Samsung frames the Now Bar as an AI infused surface, but it rarely behaves as if it has learned anything about how I actually use my phone. Days go by with the same canned greeting or the same unhelpful layout. It does not appear to recognise that I listen to music more than I set timers, or that I care about commute information only at specific times. The smart part of this smart bar is almost impossible to spot in day to day use.

This would be easier to forgive if the feature lived somewhere optional, like a dedicated widget that you could pin or remove at will. Instead, it is wired into the lock screen experience in a way that feels mandatory and intrusive. It occupies precious vertical space, shoves the media player into a worse position, and cannot be replaced by the old, more legible layout. For users who never wanted an experimental contextual surface in the first place, this is deeply frustrating.

What real users are saying

You do not have to look far to see that frustration spilling over. Browse Samsung community forums, Reddit threads or tech comment sections and you run into the same questions over and over again: how do I turn the Now Bar off, how do I get my old lock screen player back, why is my music widget suddenly tiny and stuck at the bottom. The wording differs, but the sentiment is remarkably consistent – people feel like a familiar, functional design has been swapped out for something flashier but less usable.

Some users complain that the Now Bar is too small to tap comfortably, especially on the large screens that Samsung is known for. Others dislike the fact that the bar steals room that used to belong to notifications and the larger media widget. Quite a few simply describe it as clutter that they have no use for, a permanent banner for features they never requested.

Occasional wins do not justify daily friction

Yes, there are occasional moments when the Now Bar earns its keep. Seeing gate information on the lock screen when you are juggling luggage at an airport is genuinely helpful. Having a sports score appear without needing to unlock the phone can be neat. Being able to glance at a timer while cooking without waking the full interface is convenient.

But these rare wins do not outweigh the fact that the daily, every single time interaction of pausing or skipping a track is now objectively worse.

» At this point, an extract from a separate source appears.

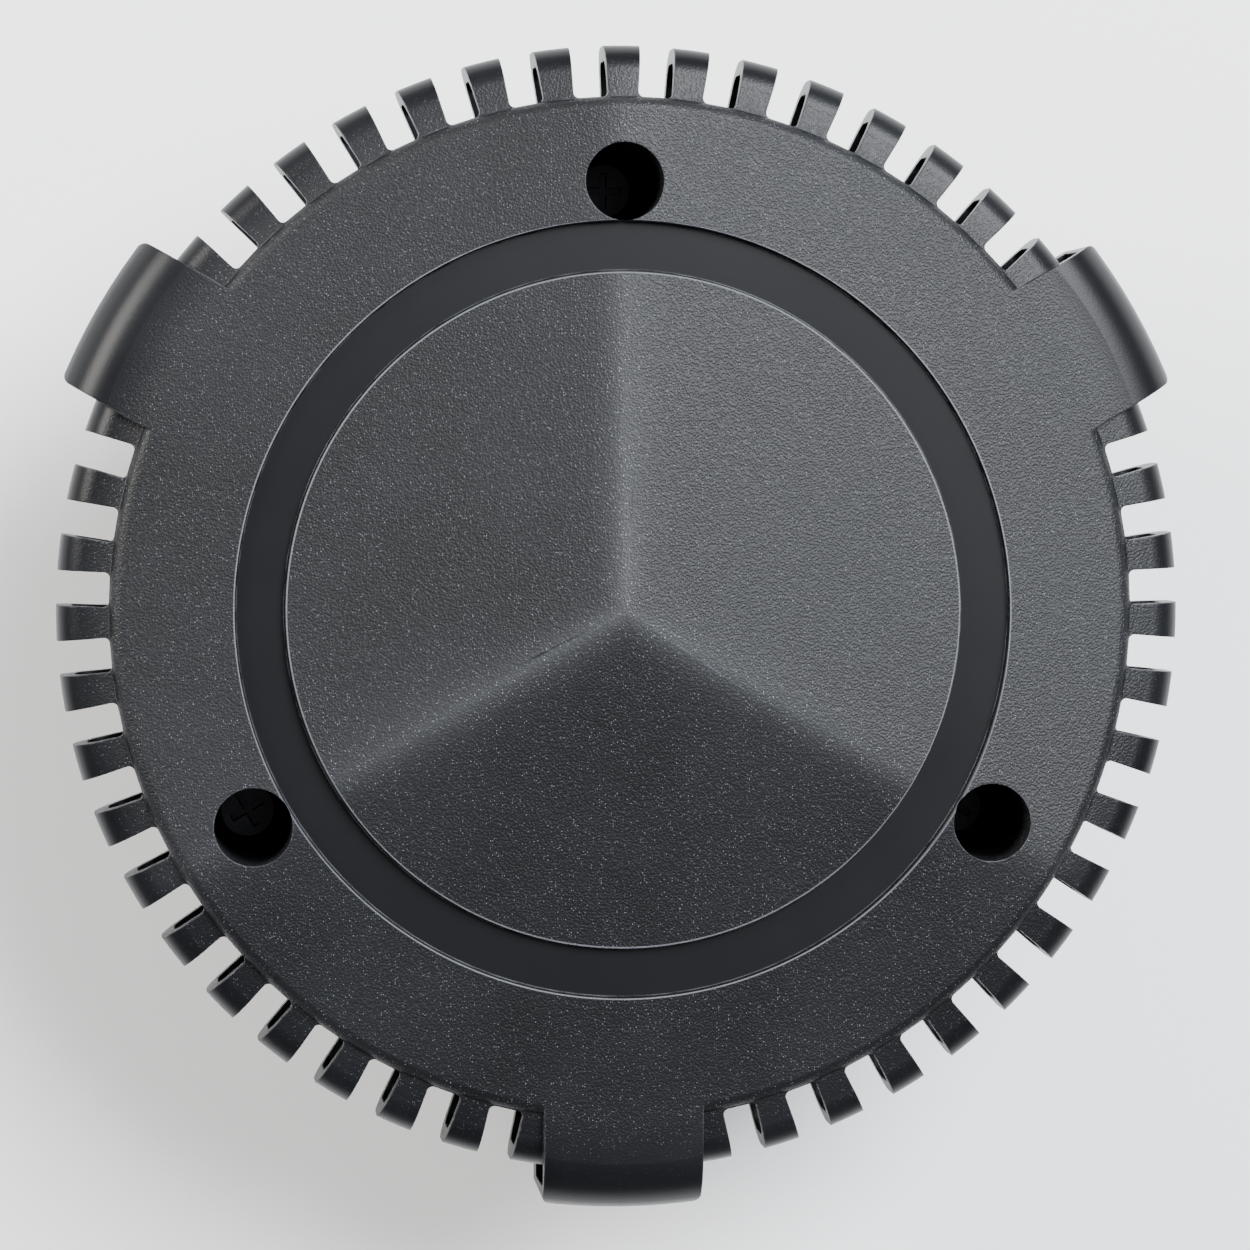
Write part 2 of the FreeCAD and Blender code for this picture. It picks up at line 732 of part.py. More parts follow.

Features that you touch dozens of times per day should never be compromised for the sake of a sometimes useful demo of contextual smarts.

A mismatch with an otherwise polished Galaxy S26 Ultra

That is what makes the feature so frustrating on a device as otherwise polished as the Galaxy S26 Ultra. Samsung has clearly listened to feedback in other areas: the anti reflective coating finally tames harsh reflections, colour calibration has improved, and long term update support is exactly what power users and average buyers alike have been begging for. Against that backdrop, the Now Bar feels oddly out of step – like a design experiment that escaped the lab and landed in the final product.

The rest of the S26 Ultra story is all about refinement and longevity. You get a display that stays legible outdoors, a camera stack that continues to push zoom and low light performance, and a software commitment that means this phone could still be secure and supported many years down the line. That is precisely why the lock screen experience matters so much: it is the front door to all those strengths.

What a better lock screen assistant could look like

My wish is not for Samsung to abandon smart lock screen experiences altogether. A genuinely intelligent, context aware panel on the lock screen could be brilliant. Imagine controls that grow larger when you are actively playing media, or suggestions that truly reflect habits – surfacing ride hailing shortcuts on Friday nights, meditation apps first thing in the morning, or note taking tools whenever the S Pen pops out. There is real potential here.

However, real potential has to be matched by real execution. Until Samsung can deliver that level of polish and intelligence, the fairest option is choice. Let users switch back to the classic, full size media widget. Let those who love the Now Bar keep it, and those who find it distracting or inaccessible turn it off entirely. Give us a simple toggle in the lock screen settings and let the phone adapt to us, not the other way around.

The one change that would complete Samsung’s next flagship

The Galaxy S26 Ultra has every chance to be a milestone device, the phone you buy and comfortably keep for most of a decade. To truly reach that status, Samsung needs to sweat the details that shape everyday interactions, not just headline features. Removing, or at least optionalising, the Now Bar would be a small software change with a huge quality of life payoff. For me, it is the single biggest wish for Samsung’s next flagship, and the one change that would instantly make its otherwise stellar software feel complete.